The collection includes rare items repatriated from national institutions such as the Smithsonian’s National Museum of the American Indian and the Yale Peabody Museum. These pieces now rest on community land, where they belong, finally reunited with the descendants of those who created them.
But it’s not just the distant past on display. The center also celebrates modern figures from the Gila River Indian Community, such as Russell Moore, the renowned jazz trombonist whose legacy is preserved through photos, instruments, and recordings that echo his lifelong contributions to music and cultural pride.
What sets the Huhugam Heritage Center apart from traditional museums is its commitment to cultural revitalization. Beyond showcasing history, the center is actively involved in language preservation, education, and community storytelling. Efforts are ongoing to record and teach the Akimel O’otham and Pee Posh languages—efforts that are critical as fluent speakers age and language loss threatens cultural identity.
Educational programs, school tours, and interactive exhibits bring children and youth into the fold, allowing them to touch, learn, and ask questions about their roots. Visitors from outside the community also benefit from these initiatives, gaining insight into a rich, thriving culture that is often underrepresented in broader narratives.
Through presentations, workshops, and events, the center nurtures cross-generational dialogue and fosters respect for the traditions that have endured despite colonial displacement, environmental changes, and decades of cultural suppression.
Art has always been a vehicle for storytelling in Indigenous communities, and the Huhugam Heritage Center ensures that craftsmanship remains a focal point of cultural expression. Every piece in the collection—whether woven, carved, painted, or formed by hand—embodies a legacy of teaching, learning, and lived experience.
Visitors can examine finely coiled baskets crafted using natural desert fibers, dyed with roots and flowers that have been used by artisans for centuries. The geometric patterns woven into these baskets often represent stories passed down through oral tradition—spirals of migration, motifs of water, and symbols of protection.
In another corner, hand-built clay pottery by Pee Posh artists showcases the connection between form and function. These pieces, which range from ceremonial vessels to utilitarian jars, are created using coil-and-scrape techniques that reflect centuries-old practices. Their designs include abstract shapes and pictorial elements that reflect spiritual beliefs, environmental harmony, and social values.

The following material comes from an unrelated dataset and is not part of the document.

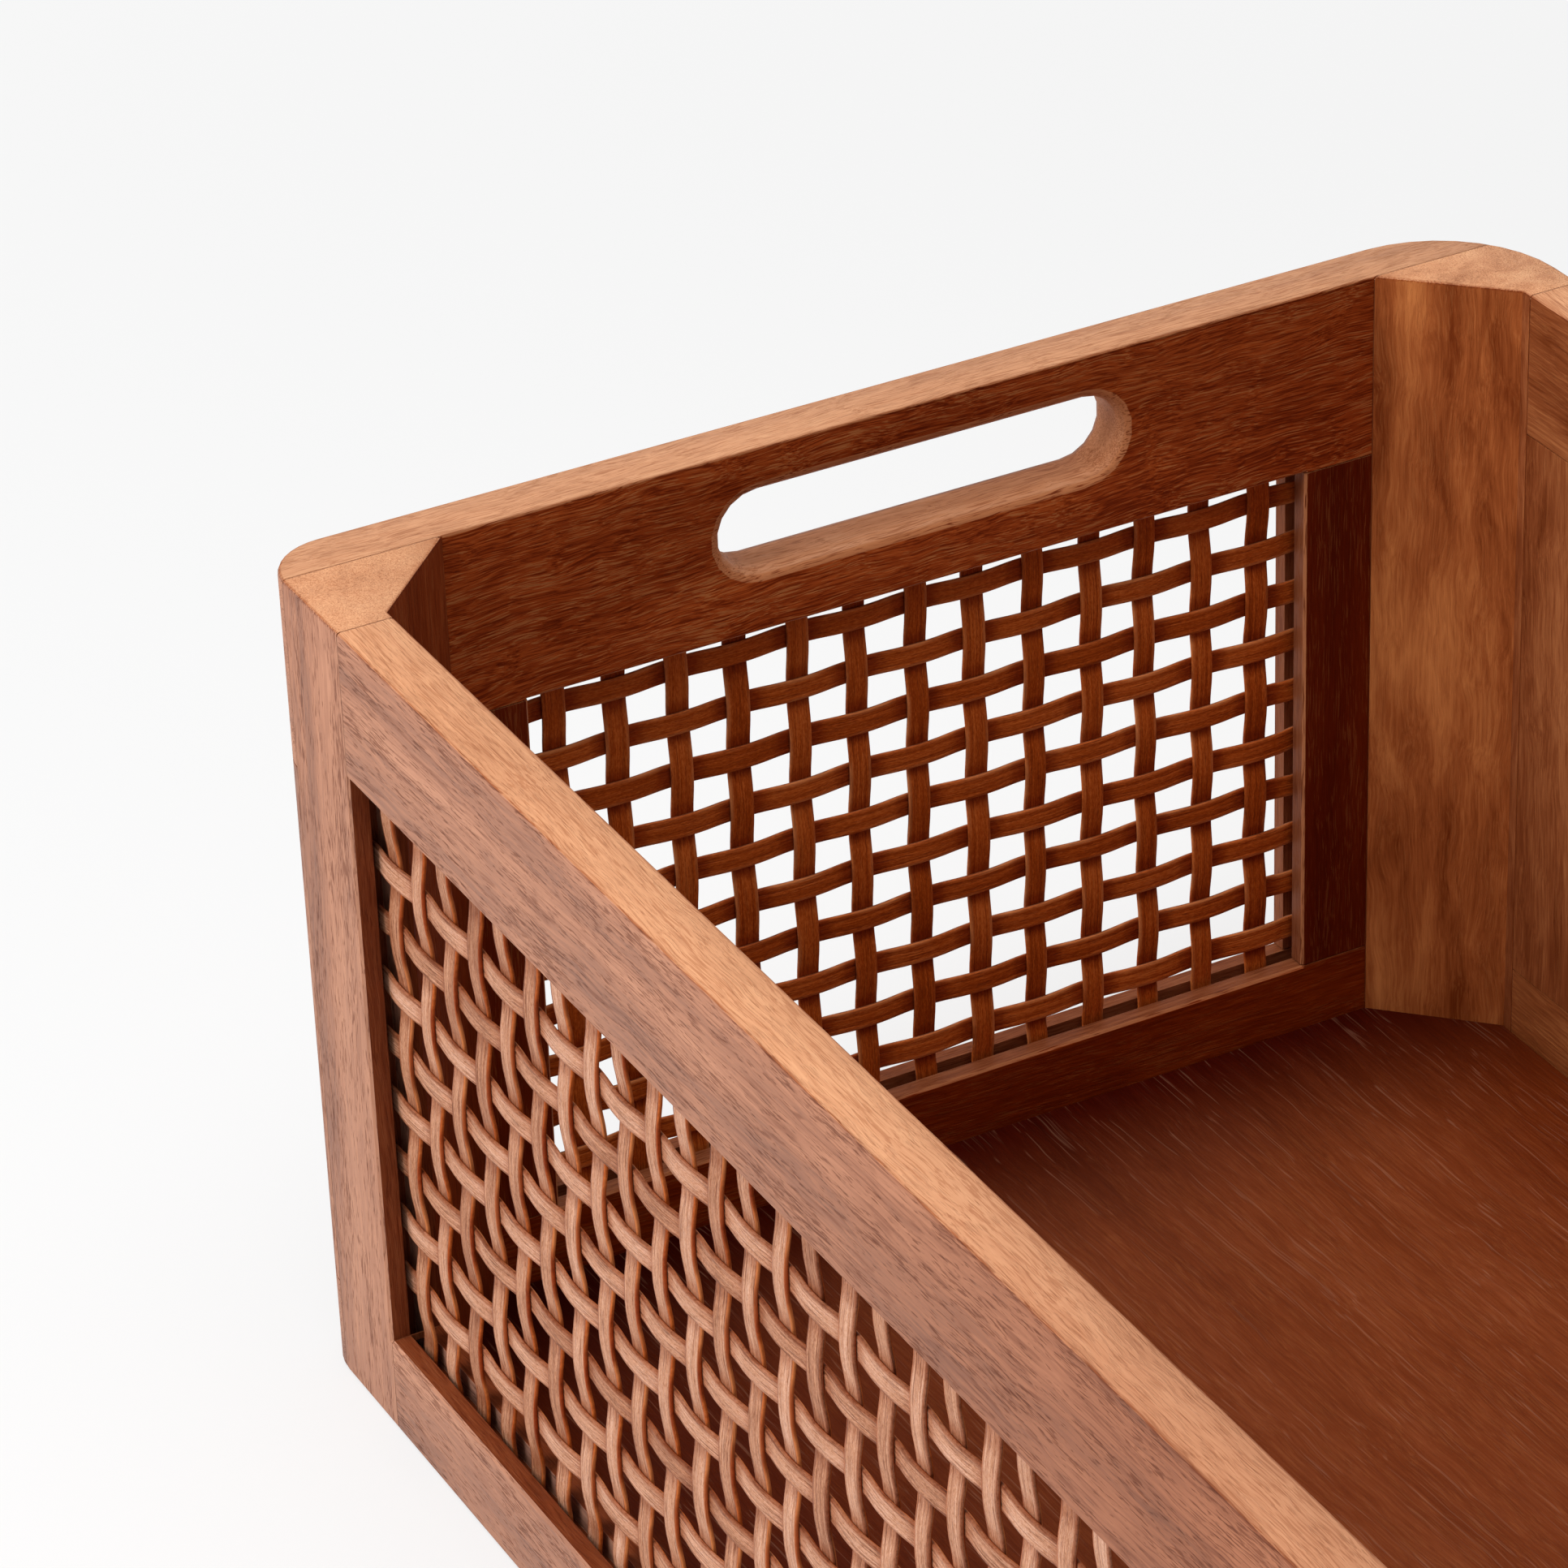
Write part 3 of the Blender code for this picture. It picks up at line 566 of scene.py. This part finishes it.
# Noises of the cane, as ((scale along a strip, across it, and from strip to strip), detail, roughness)
CANE_LAYERS = {
    "streaks": ((60.0, 3600.0, 1.0), 3.0, 0.6),
    "cracks": ((140.0, 3000.0, 1.7), 2.0, 0.5),
    "patches": ((55.0, 160.0, 1.0), 2.0, 0.5),
    "fuzz": ((900.0, 3400.0, 1.3), 2.0, 0.7),
}
STRIP_HALF_WIDTH = 0.0025
STRIPS_APART = 31.0

# How strongly the noises, and a strip's own shade, swing the tone
CANE_SWINGS = {"streaks": 1.7, "patches": 0.9, "fuzz": 2.0}
OWN_SWING = 0.35

# Marks of the cane, like those of the wood, with painted light and shade among them: the glint is a painted
# highlight. A span of four goes from the first two to the last two.
# Dark edges of the strips: partly the cane's own, partly painted shade on their sides
RIND_SPAN = (0.60, 0.92)
RIND_SHARE = 0.85
RIND_AND_SHADE_TINT = (0.52, 0.32, 0.22)
GLINT_SPAN = (0.42, 0.58, 0.10, 0.60)
GLINT_TONE = (0.640, 0.240, 0.085)
SPECK_SPAN = (0.56, 0.66)
SPECK_SHARE = 0.72
SPECK_TINT = (0.48, 0.34, 0.28)
# Painted shade where a strip dips under another
UNDER_SPAN = (-0.10, 0.85)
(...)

What’s most striking is how these traditional techniques continue to influence contemporary artists within the Gila River Indian Community. The center provides space for new generations of creators—painters, textile workers, metalworkers, and more—to display their work, honoring the living nature of Indigenous art. Visitors leave not only with a sense of history but with a deep respect for the ways in which artistry continues to evolve while staying rooted in community identity.
While the exhibits are powerful, part of the experience of visiting the Huhugam Heritage Center comes from simply being on the land. The surrounding desert, shaped by wind, water, and time, has long been home to the Akimel O’otham and Pee Posh peoples. Their ancestors built vast canal systems to irrigate the arid landscape, establishing one of the most advanced agricultural societies in prehistoric North America.
That legacy of innovation and adaptability continues today—not just in the museum’s walls, but in the architecture of local governance, the preservation of oral histories, and the storytelling embedded in every artifact and photograph.
The outdoor design elements of the center mirror this connection to land and sky. Visitors often pause at the entrance, shaded by the curved walls and berms that rise like a whisper from the earth. Desert flora lines the paths, and native birds flit between the branches, offering a moment of quiet reflection before or after exploring the galleries.
In a region where rapid development and urban sprawl continue to redefine landscapes, the Huhugam Heritage Center offers something rare—a space where tradition is honored, not buried; where culture is shared, not sold; and where history is told by those who have lived it.
It’s a place where ancient stories still breathe, where language is cherished, and where the echoes of ancestors are not forgotten. For the Gila River Indian Community, the center is a proud affirmation of identity. For visitors, it’s an invitation to learn, reflect, and connect with a deep and powerful legacy.
In every woven basket, in every pottery shard, in every word spoken in a native tongue, there is a message: We are still here. We remember. And we continue.